A fundamental limitation of the scalar paradigm is peak performance not exceeding one arithmetic operation per clock cycle, regardless of the degree of the algorithm’s internal parallelism, which excludes efficient processing of vector computations and matrix transformations. Memory subsystem throughput is also limited by the machine word width, since each load or store instruction moves a single numerical element between the cache hierarchy and the register file, creating a bottleneck on operations with large arrays. Energy efficiency additionally suffers due to the need for sequential fetch, decode, and execution of each command by the pipeline, leading to overhead power consumption for clocking the control logic when moving data without computational load.

History and development

The concept of computing on a single numerical value goes back to the first electronic stored-program machines, such as the Manchester Mark I and John von Neumann’s IAS machine, where the arithmetic unit operated exclusively on a pair of operand registers, placing the result back into the accumulator.
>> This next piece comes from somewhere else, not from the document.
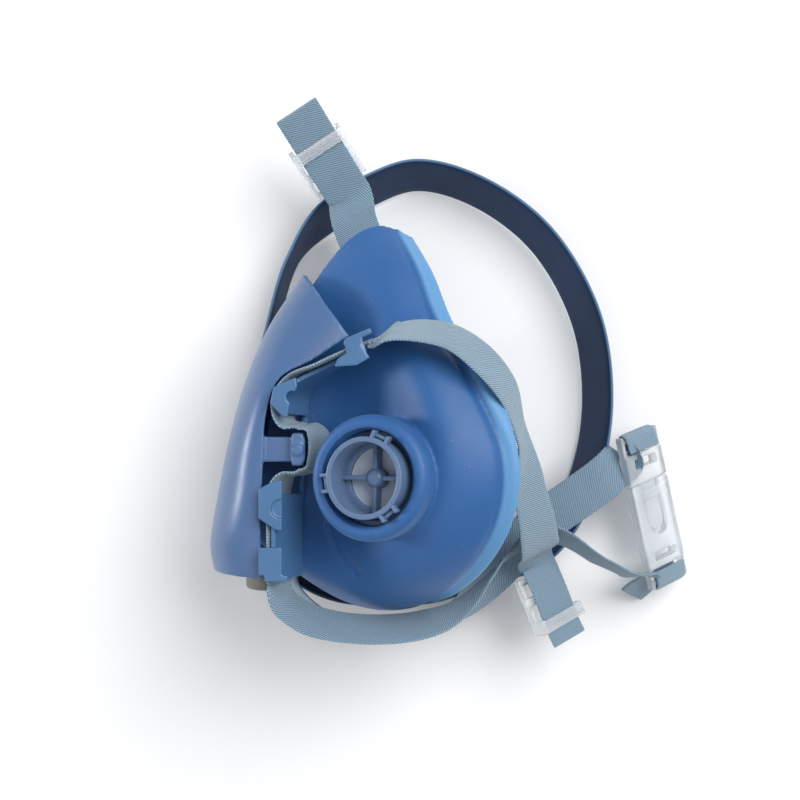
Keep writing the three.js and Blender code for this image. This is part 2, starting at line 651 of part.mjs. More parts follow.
function buckleSocket() {
  const start = HOOK_BODY_END + GAP;
  const end = BUCKLE_LENGTH - 6;
  const body = box(2 * BUCKLE_HALF_WIDTH, end - start, 2 * BUCKLE_HALF_THICKNESS, 0, (end + start) / 2, 0);
  const channelEnd = TONGUE_END + 1.5;
  const channel = box(2 * TONGUE_HALF_WIDTH + 0.8, channelEnd - start + 2, 5, 0, (channelEnd + start) / 2 - 1, 1.3);
  const cover = box(2 * BUCKLE_HALF_WIDTH, 4, 1, 0, start + 5, 2.3);
  const shell = solidOf(body).subtract(solidOf(channel));
  const bars = strapBar(BUCKLE_LENGTH, end).map(solidOf);
  const whole = [...bars, solidOf(cover)].reduce((sum, piece) => sum.add(piece), shell);
  return geometryOf(whole).applyMatrix4(buckleMatrix);
}

// Webbing folded round a strap bar: it comes under the buckle, turns up round the bar's outer side and
// ends on top. The outer side is away from the buckle's middle.
const FOLD_RADIUS = STRAP_BAR_RADIUS + 0.5 + WEBBING_THICKNESS / 2;
const FOLD_START = 5;

function outerSide(barY) {
  return barY < BUCKLE_LENGTH / 2 ? -1 : 1;
}

function barLoop(barY) {
  const outward = outerSide(barY);
  const stops = [[0, barY - outward * FOLD_START, -FOLD_RADIUS - 0.6], [0, barY - outward * 2, -FOLD_RADIUS - 0.2]];
  for (let k = 0; k <= 4; k += 1) {
    const angle = -Math.PI / 2 + (k * Math.PI) / 4;
    stops.push([0, barY + outward * FOLD_RADIUS * Math.cos(angle), FOLD_RADIUS * Math.sin(angle)]);
  }
  stops.push([0, barY - outward * 2, FOLD_RADIUS + 0.2], [0, barY - outward * FOLD_START, FOLD_RADIUS + 0.6]);
  const loop = band(stops.map((stop) => [...stop, 1, 0, 0]), 24, { width: 17.5, thickness: WEBBING_THICKNESS });
  return loop.applyMatrix4(buckleMatrix);
}

// ---------------------------------------------------------------- webbing
const strap = { width: WEBBING_WIDTH, thickness: WEBBING_THICKNESS };
const GUIDE_EXIT = [-10.4, 22.1, 35.6, 0, 0, 1];
const FOOT_EXIT = [-46.2, -71.3, RAIL_MIDDLE, ...RAIL_LEAN];

function railWebbing() {
  const stops = railRoute.map((point) => [...point, ...RAIL_LEAN]);
  stops[0].splice(3, 3, ...GUIDE_EXIT.slice(3));
  stops[1].splice(3, 3, 0, 0, 1);
  stops[2].splice(3, 3, -0.06, 0, 0.99);
  return band(stops, 60, strap);
}

function webbingLeftUpper() {
  return band([GUIDE_EXIT, [-8.2, 23, 36, 0.03, -0.06, 1], [-3, 25.3, 40.6, 0.06, -0.3, 0.95],
    [7.5, 25.8, 43, 0, -0.47, 0.88], [19.4, 23.2, 43.5, -0.19, -0.51, 0.84], [30, 15.8, 43, -0.41, -0.42, 0.81],
    [40.6, 3.6, 36, -0.38, -0.32, 0.87], [46.4, -13, 25.5, -0.24, -0.15, 0.96], [50.4, -33.9, 13.5, -0.66, -0.1, 0.74],
    [54.5, -50, 4, -0.74, -0.1, 0.66], [56.6, -60, -7, -0.74, -0.2, 0.64],
    webbingEnd(lowerAdjuster, -6.5), webbingEnd(lowerAdjuster, -3.2)], 42, strap);
}

function webbingLeftLower() {
  return band([FOOT_EXIT, [-46.1, -73.4, 24.3, ...RAIL_LEAN], [-44, -78.2, 22.5, -0.4, -0.15, 0.9],
    [-36, -84.5, 19, -0.25, -0.4, 0.88], [-20, -89, 14, -0.05, -0.46, 0.89], [0, -90, 8, 0, -0.45, 0.89],
    [13, -88, 3, 0.1, -0.4, 0.9], [24, -83, -4, 0.1, -0.2, 0.95], [35, -73.5, -14, 0, 0, 1],
    [46, -63, -20.5, 0, 0.3, 0.95], [55, -57.5, -22, 0.05, 0.6, 0.8], [66, -57, -22.4, -0.1, 0.45, 0.9],
    [84, -67.5, -27, -0.1, 0.3, 0.95], [97, -73.5, -33, -0.2, 0.2, 0.95], [104.5, -74.5, -38, -0.4, 0.1, 0.9]],
  48, strap);
}

function webbingRightUpper() {
  const start = [...GUIDE_EXIT];
  start[2] *= -1;
  start[5] *= -1;
  return band([start, [-8.2, 23.1, -36, 0.03, -0.05, -1], [-4, 27, -41, 0.5, -0.4, -0.75],
    [-3, 37, -39.5, 0.85, -0.1, -0.5], [-8, 50, -35, 0.95, 0.25, -0.15], [-15, 64, -31, 0.9, 0.42, 0],
    [-19.5, 76, -29, 0.85, 0.52, 0], webbingEnd(upperAdjuster, -5.5), webbingEnd(upperAdjuster, -3)], 34, strap);
}

function webbingRightLower() {
  const start = [...FOOT_EXIT];
  start[2] *= -1;
  start[5] *= -1;
  return band([start, [-46.1, -73.4, -24.3, RAIL_LEAN[0], 0, -RAIL_LEAN[2]], [-43.5, -79, -24, -0.3, -0.2, -0.93],
    [-34, -87, -25, -0.1, -0.2, -0.95], [-15, -94, -26, 0, -0.1, -0.98], [8, -94.5, -26.5, 0, -0.2, -0.96],
    [24, -88, -28, 0.25, -0.5, -0.8], [36, -77, -31, 0.5, -0.7, -0.45], [47, -64, -32.6, 0.65, -0.75, 0],
    [62, -50, -33, 0.6, -0.8, 0], [78, -39, -33.4, 0.56, -0.83, 0], [88, -31.5, -34, 0.56, -0.83, 0]], 48, strap);
}

// ---------------------------------------------------------------- assembly
const model = new THREE.Group();
const mask = new THREE.Group();
model.add(mask);

function add(name, geometry, material) {
  const mesh = new THREE.Mesh(geometry, material);
  mesh.name = name;
  mask.add(mesh);
  return mesh;
}

function addPair(name, geometry, material) {
  add(`${name}_left`, geometry, material);
  add(`${name}_right`, mirrored(geometry), material);
}

add('facepiece', facepiece(), silicone);
add('front_cover', frontCover(), coverPlastic);
add('centre_adapter', centreAdapter(), railPlastic);
add('exhalation_valve_seat', exhalationSeat(), portPlastic);
add('exhalation_flap', exhalationFlap(), valveRubber);
addPair('harness_rail', harnessRail(), railPlastic);
addPair('inhalation_port', inhalationPort(), portPlastic);
addPair('inhalation_flap', inhalationFlap(), valveRubber);
addPair('port_gasket', portGasket(), gasketRubber);
addPair('webbing_rail_run', railWebbing(), webbing);
add('webbing_upper_run_left', webbingLeftUpper(), webbing);
add('webbing_upper_run_right', webbingRightUpper(), webbing);
add('webbing_lower_run_left', webbingLeftLower(), webbing);
add('webbing_lower_run_right', webbingRightLower(), webbing);
add('webbing_tail_left', adjusterTail(lowerAdjuster), webbing);
add('webbing_tail_right', adjusterTail(upperAdjuster), webbing);
add('head_cradle', headCradle(), cradleBand);
add('adjuster_upper', adjuster(upperAdjuster), clearPlastic);
add('adjuster_lower', adjuster(lowerAdjuster), clearPlastic);
add('buckle_hook', buckleHook(), clearPlastic);
add('buckle_socket', buckleSocket(), clearPlastic);
add('webbing_neck_fold_right', barLoop(0), webbing);
add('webbing_neck_fold_left', barLoop(BUCKLE_LENGTH), webbing);

// The origin is the middle of the whole's footprint, at its lowest point.
const whole = new THREE.Box3().setFromObject(model);
const footprint = whole.getCenter(new THREE.Vector3());
mask.position.set(-footprint.x, -footprint.y, -whole.min.z);

export default model;
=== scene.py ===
"""A reusable half-mask respirator lying on its wearer's right side, seen from above.

Shapes are drawn in millimetres about the mask's mid-plane (z = 0), with +X the wearer's back, +Y the
wearer's up and +Z the wearer's left. settle() then moves each one into the frame, in metres.
"""

import math

import bmesh
import bpy
import numpy as np
from mathutils import Matrix, Vector


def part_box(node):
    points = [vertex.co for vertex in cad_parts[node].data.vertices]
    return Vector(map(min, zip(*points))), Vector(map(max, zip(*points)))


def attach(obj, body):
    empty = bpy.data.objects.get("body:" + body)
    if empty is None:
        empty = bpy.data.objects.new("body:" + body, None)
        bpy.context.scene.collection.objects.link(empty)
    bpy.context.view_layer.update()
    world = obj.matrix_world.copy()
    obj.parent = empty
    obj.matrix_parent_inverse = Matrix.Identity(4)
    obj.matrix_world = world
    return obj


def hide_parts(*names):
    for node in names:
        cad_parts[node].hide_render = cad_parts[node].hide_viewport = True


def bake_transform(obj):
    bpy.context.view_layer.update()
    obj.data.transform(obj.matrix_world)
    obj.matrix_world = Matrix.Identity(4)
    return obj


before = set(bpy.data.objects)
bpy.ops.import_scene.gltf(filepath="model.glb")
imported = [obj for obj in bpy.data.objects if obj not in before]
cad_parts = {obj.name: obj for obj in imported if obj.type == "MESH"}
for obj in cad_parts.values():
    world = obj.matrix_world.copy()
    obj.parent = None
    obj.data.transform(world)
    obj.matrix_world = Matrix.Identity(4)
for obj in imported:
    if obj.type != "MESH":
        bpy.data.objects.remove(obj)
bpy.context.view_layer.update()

MM = 0.001                          # metres in a millimetre

# ---------------------------------------------------------------- driving dimensions
NOSE = (4, 66)                      # top of the face seal, in the mid-plane
CHIN = (14, -81)                    # bottom of the face seal
FRONT_CENTRE = (-52, -10)           # middle of the facepiece's flat front
FRONT_HALF_LENGTH = 44
FRONT_HALF_WIDTH = 10
SILICONE = 3                        # facepiece wall
PORT_CENTRE = np.array([-13.5, -28.4, 54])
PORT_AXIS = np.array([-0.40, 0.05, 0.915]) / np.linalg.norm([-0.40, 0.05, 0.915])
TUBE_RADIUS = 15.2
TUBE_BORE = 13.2
WELL_RADIUS = 17.9
FLANGE_RADIUS = 19.4
SEAT_BOTTOM = -14.9                 # the inhalation flap's seat, along the port's axis
FLAP_GAP = 0.3
FLAP_THICKNESS = 1
WEBBING_WIDTH = 19
WEBBING_THICKNESS = 1.4
COVER_THICKNESS = 2
CRADLE_WIDTH = 25
CRADLE_THICKNESS = 2
RAIL_TOP = 33.6
PAD_THICKNESS = 2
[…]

Architectural evolution led to the emergence of pipelined processing of scalar instructions, which was initially implemented by dividing the execution cycle into fetch, decode, execute, and write-back stages, transferring a single context between register stages. In modern heterogeneous systems, the scalar core continues to develop as a control coprocessor within a system-on-chip, organizing task dispatching to vector and matrix accelerators and processing conditional branch streams that do not lend themselves to efficient vectorization.